I do try to come up with a meal plan. I usually only plan four or five meals a week knowing that we’ll have leftovers and transform those into a different dish. Having a meal plan definitely helps to reign in the spending, too.
Q: Many people may not be aware that the farmers markets are open year round. What’s the average attendance like this time of year?
Beth: Our summertime market attendance is usually around 1,200 or so per week. We’re averaging about 700 shoppers a week in the winter. The vast majority of people who come in the winter are regular market shoppers. They come to the market to grocery shop, and then they fill in elsewhere if they need to.
Q: How does the vendor list compare to the summer? / Do vendors vary by the season?
Beth: In the summer, we have the weeknight market in Akron and then we have our Saturday market at Howe Meadow. Our winter market is open to both summer market vendors, so anybody who is already a vendor can participate. Typically we have a good showing of produce vendors up until the end of December. We have a handful of produce growers who are really interested in season extension and they do a bang up job of bringing tables full of produce.
This year one of our growers is working with a kitchen to do some freezing of his seasonal produce, so he’s been bringing frozen peppers, broccoli and cauliflower. He’s extending his season by doing the work of freezing it for you. He wants his table in February to look just like it does in August, so that makes the market nice and colorful during the winter.

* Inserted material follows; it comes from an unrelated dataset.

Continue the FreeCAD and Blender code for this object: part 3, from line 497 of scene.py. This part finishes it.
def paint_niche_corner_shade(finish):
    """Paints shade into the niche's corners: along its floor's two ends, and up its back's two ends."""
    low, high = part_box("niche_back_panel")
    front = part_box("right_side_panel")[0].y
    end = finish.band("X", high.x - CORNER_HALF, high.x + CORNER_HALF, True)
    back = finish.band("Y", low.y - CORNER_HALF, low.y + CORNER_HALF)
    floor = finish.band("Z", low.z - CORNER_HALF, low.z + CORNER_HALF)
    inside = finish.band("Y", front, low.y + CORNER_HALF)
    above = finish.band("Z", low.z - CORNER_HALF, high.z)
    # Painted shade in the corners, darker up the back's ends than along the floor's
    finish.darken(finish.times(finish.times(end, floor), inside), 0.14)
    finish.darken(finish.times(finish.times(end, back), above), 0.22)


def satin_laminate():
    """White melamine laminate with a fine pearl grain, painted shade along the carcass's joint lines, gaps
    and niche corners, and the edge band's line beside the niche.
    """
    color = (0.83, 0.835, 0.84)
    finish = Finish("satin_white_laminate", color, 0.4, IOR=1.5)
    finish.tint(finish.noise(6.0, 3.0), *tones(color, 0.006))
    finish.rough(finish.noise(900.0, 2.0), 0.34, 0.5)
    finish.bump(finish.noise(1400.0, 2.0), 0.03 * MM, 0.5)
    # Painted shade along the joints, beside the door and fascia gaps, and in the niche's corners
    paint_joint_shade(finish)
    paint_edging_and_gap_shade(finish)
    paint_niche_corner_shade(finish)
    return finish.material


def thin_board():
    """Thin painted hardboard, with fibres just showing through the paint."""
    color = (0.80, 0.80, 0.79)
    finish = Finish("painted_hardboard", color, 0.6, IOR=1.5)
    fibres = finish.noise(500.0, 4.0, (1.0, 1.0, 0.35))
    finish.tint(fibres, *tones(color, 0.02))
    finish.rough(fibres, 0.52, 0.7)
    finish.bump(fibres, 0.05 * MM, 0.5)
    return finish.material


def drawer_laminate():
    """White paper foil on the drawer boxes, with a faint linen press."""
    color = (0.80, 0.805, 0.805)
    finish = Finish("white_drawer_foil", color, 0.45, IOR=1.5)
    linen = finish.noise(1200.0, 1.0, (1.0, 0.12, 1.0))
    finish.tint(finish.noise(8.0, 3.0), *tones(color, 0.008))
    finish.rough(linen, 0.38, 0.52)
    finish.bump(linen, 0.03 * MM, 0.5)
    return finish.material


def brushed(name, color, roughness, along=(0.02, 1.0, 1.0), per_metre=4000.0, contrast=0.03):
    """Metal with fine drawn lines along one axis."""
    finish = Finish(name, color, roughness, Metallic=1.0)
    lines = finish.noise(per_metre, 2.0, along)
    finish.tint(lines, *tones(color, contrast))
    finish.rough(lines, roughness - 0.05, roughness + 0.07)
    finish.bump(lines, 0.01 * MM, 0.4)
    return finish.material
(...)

Q: What are the market hours?
Beth: Our market hours are from 10-1. It’s located at Old Trail School in Bath, which is right in the backyard of Howe Meadow, our summer market home. We have two markets a month from February through April. On April 5th, we’re having a special birthday market to celebrate our 10th Anniversary in Downtown Akron at the Akron Art Museum and the Akron Main Library. We’ll have some additional activities including a lecture in the afternoon, some kids’ activities throughout the day, and cooking demonstrations. It will definitely be the highlight of any market shopper’s year.